# AIM OF THE TASK:
Each line containing the word "along" must be reported.

# COLLECTED MATERIAL:
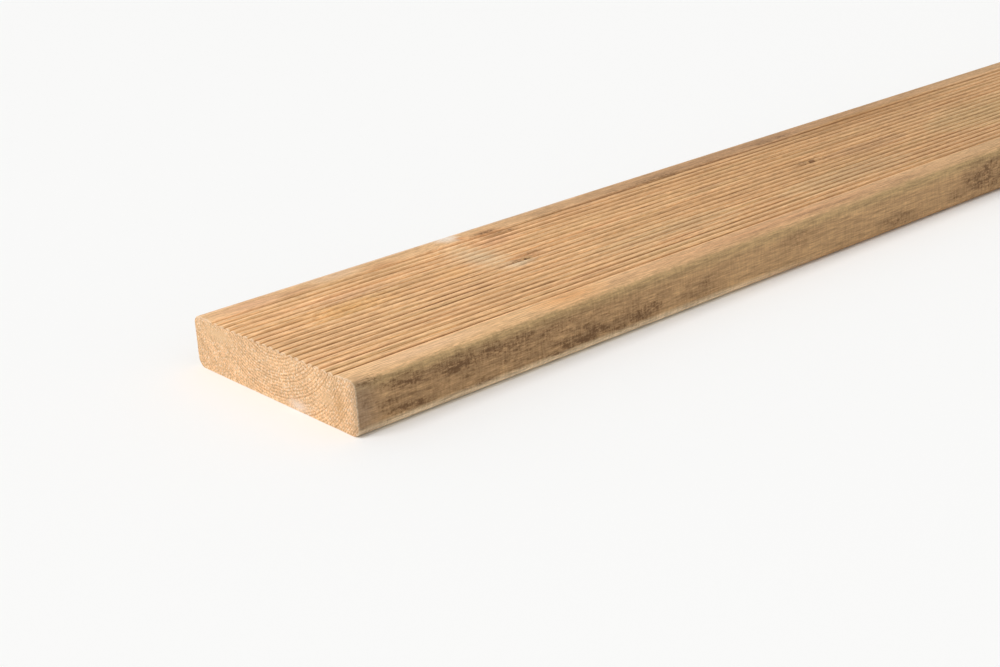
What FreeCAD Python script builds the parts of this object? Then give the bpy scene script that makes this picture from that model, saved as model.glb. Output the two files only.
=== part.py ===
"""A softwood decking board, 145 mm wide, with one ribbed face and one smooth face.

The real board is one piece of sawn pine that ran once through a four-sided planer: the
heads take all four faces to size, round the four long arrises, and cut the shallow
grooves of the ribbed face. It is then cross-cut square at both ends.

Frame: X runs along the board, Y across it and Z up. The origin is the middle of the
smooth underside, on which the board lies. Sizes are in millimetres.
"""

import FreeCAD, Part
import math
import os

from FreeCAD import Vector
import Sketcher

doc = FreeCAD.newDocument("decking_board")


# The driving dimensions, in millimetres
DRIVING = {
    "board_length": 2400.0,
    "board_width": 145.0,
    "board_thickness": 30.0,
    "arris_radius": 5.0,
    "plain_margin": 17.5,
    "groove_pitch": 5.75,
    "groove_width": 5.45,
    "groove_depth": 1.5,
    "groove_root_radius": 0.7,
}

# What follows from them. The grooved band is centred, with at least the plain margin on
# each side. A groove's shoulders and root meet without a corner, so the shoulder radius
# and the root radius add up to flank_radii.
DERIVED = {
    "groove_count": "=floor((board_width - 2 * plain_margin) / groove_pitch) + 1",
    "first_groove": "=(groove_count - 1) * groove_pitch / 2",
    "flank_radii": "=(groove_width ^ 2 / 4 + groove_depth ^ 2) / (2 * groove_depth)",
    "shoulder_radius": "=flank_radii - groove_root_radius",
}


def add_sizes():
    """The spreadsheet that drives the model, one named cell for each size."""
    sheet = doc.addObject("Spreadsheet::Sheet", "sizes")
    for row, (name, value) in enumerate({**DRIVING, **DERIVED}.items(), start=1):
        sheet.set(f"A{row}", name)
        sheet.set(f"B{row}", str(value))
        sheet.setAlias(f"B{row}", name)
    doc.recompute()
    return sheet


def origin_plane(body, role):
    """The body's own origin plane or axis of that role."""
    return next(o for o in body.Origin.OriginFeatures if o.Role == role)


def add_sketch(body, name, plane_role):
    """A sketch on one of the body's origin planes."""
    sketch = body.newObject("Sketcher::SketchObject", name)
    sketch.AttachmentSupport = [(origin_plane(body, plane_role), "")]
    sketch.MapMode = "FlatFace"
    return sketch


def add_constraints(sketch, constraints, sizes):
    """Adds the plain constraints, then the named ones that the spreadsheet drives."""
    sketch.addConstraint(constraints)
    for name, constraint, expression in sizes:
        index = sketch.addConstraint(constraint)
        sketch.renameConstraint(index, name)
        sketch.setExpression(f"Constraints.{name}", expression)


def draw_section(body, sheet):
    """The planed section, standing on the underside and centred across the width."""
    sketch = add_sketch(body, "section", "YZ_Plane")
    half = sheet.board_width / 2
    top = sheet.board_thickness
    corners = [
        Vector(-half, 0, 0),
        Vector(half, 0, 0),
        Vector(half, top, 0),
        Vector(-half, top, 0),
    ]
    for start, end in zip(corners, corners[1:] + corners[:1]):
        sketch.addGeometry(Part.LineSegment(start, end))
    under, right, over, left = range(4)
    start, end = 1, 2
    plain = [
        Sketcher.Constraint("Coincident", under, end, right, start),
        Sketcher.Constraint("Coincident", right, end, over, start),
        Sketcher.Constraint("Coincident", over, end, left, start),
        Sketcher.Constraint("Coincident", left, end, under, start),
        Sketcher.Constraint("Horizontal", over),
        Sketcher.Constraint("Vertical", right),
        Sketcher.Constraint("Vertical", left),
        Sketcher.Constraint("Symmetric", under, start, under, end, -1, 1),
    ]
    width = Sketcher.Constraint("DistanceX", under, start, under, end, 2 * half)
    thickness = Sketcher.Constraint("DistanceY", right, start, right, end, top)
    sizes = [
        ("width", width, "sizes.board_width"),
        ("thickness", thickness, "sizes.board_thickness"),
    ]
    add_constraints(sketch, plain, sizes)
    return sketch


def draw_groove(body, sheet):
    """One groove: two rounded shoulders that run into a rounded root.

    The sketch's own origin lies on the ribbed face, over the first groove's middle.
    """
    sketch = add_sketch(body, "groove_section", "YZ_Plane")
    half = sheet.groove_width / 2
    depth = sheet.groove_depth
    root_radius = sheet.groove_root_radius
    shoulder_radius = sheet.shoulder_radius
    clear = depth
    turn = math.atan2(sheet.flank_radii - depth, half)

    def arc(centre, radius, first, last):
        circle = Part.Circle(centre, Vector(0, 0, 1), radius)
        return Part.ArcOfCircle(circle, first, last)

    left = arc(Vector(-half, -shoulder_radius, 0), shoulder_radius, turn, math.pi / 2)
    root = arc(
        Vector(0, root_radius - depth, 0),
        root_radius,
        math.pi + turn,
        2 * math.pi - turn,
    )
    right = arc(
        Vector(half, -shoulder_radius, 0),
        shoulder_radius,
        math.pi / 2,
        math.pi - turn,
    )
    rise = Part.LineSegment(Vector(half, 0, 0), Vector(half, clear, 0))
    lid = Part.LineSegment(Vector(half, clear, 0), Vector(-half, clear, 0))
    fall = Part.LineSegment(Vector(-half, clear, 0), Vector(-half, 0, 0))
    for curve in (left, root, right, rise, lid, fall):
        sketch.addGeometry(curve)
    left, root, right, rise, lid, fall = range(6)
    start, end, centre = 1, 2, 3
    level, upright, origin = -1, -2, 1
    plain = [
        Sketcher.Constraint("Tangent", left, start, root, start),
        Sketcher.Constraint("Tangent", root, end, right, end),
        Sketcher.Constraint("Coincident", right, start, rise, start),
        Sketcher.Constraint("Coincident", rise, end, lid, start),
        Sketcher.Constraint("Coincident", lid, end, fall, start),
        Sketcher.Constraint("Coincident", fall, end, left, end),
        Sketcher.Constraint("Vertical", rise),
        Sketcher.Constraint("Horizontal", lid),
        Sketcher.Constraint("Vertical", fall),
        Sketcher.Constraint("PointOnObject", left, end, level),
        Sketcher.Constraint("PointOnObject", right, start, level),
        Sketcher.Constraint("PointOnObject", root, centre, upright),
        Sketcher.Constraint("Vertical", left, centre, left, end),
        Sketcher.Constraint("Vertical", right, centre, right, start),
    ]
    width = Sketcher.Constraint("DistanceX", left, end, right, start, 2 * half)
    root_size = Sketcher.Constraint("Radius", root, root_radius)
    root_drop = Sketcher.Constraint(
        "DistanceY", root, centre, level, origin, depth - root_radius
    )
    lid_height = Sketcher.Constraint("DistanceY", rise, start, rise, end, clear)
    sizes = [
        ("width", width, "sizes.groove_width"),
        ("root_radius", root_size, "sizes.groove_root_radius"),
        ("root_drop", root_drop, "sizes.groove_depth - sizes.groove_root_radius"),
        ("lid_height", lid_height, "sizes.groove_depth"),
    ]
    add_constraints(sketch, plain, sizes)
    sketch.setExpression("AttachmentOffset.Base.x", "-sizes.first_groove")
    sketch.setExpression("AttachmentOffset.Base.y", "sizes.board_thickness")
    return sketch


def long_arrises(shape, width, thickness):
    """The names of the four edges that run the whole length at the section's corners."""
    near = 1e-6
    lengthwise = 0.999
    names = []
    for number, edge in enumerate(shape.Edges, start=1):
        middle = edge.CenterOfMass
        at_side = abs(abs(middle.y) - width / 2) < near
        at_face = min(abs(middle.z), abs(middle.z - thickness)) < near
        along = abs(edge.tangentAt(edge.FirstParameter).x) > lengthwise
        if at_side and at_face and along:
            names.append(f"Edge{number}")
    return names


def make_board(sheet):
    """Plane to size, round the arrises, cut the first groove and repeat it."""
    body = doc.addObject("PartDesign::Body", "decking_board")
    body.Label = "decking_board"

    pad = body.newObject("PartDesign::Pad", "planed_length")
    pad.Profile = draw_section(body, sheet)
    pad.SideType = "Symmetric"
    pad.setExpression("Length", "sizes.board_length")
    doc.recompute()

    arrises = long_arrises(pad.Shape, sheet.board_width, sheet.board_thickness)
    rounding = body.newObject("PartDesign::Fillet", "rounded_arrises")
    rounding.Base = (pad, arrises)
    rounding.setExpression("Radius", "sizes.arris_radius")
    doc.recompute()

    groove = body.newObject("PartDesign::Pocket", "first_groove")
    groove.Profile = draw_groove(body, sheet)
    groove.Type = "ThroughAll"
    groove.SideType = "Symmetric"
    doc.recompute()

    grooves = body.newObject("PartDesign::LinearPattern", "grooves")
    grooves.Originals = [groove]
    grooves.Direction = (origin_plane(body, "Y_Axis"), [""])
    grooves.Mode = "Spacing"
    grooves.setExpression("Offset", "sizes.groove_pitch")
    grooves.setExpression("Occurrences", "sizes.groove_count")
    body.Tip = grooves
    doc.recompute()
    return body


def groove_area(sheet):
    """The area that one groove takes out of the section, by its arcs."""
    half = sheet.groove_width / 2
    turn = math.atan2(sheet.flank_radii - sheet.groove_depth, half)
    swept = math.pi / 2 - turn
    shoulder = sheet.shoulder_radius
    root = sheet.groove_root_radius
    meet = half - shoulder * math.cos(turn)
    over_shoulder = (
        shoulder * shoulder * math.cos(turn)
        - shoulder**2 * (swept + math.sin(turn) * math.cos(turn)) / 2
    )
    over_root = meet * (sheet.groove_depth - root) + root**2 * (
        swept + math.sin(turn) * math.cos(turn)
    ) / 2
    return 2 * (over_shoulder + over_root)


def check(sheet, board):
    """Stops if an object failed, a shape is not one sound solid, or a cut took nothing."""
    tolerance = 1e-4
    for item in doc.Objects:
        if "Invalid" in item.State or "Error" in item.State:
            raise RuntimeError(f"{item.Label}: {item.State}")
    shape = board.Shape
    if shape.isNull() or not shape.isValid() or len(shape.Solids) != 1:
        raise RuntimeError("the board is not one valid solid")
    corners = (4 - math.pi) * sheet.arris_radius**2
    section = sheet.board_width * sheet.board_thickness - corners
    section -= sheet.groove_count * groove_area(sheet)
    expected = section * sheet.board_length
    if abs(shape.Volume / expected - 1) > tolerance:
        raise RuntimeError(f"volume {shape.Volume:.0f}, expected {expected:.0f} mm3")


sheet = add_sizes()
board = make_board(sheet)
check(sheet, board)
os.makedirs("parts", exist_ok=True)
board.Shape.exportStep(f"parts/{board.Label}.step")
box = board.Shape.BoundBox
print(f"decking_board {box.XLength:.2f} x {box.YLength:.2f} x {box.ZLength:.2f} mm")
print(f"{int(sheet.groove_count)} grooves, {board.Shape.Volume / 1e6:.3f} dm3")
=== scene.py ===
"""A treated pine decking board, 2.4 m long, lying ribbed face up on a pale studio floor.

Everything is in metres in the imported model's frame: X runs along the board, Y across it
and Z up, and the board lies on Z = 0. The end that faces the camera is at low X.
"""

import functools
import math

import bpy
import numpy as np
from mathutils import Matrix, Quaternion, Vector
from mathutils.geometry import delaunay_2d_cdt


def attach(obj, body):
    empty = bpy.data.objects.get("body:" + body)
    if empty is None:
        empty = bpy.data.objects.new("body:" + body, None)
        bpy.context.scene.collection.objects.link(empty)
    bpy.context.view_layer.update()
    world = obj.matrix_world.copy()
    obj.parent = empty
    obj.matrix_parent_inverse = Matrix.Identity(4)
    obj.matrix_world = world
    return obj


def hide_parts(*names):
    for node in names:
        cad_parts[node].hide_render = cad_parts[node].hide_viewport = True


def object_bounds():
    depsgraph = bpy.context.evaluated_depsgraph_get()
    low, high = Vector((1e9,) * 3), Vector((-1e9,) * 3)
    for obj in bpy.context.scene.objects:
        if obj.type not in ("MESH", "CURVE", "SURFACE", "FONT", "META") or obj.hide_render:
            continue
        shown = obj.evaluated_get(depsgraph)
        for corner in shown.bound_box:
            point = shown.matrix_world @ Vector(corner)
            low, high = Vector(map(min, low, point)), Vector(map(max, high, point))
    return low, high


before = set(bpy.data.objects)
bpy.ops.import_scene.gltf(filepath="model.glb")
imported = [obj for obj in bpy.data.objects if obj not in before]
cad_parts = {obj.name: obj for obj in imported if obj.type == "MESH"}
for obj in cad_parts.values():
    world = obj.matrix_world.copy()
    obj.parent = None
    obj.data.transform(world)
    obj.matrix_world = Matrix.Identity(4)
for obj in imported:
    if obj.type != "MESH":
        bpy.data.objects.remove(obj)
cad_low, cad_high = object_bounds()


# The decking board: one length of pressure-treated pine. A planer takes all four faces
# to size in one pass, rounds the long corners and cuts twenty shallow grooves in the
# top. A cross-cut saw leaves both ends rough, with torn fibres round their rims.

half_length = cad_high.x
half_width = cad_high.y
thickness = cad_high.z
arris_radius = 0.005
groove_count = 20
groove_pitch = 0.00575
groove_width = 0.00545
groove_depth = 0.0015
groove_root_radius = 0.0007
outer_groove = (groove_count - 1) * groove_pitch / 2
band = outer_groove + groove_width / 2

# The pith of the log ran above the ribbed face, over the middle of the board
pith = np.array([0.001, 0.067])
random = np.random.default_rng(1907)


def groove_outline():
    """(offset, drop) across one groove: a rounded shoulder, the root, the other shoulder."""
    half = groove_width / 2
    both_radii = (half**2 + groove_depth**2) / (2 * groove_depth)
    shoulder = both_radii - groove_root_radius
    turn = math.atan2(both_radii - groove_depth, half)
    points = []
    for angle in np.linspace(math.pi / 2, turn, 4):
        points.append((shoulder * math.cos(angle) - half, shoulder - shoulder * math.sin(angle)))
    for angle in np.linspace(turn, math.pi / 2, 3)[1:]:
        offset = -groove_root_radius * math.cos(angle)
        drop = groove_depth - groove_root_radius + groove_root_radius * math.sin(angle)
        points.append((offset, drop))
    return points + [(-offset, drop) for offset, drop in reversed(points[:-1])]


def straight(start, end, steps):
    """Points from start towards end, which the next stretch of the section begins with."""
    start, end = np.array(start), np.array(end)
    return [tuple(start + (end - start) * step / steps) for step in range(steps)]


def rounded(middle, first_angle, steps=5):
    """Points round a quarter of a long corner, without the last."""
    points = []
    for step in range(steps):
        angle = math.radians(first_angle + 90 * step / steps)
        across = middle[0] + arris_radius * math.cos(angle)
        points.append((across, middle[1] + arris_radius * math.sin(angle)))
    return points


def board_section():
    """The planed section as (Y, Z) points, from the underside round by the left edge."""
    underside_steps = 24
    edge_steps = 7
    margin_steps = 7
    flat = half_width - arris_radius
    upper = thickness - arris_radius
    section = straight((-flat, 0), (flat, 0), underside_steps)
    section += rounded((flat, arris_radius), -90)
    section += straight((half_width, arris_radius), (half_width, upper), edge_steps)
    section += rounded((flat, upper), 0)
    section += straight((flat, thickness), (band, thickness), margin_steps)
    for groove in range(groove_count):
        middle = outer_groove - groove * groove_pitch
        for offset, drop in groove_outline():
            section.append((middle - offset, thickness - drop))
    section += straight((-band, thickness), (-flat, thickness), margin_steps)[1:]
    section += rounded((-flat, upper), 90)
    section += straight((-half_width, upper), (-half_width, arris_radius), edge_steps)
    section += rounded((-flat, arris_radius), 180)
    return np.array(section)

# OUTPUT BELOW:
Frame: X runs along the board, Y across it and Z up. The origin is the middle of the
        along = abs(edge.tangentAt(edge.FirstParameter).x) > lengthwise
        if at_side and at_face and along:
Everything is in metres in the imported model's frame: X runs along the board, Y across it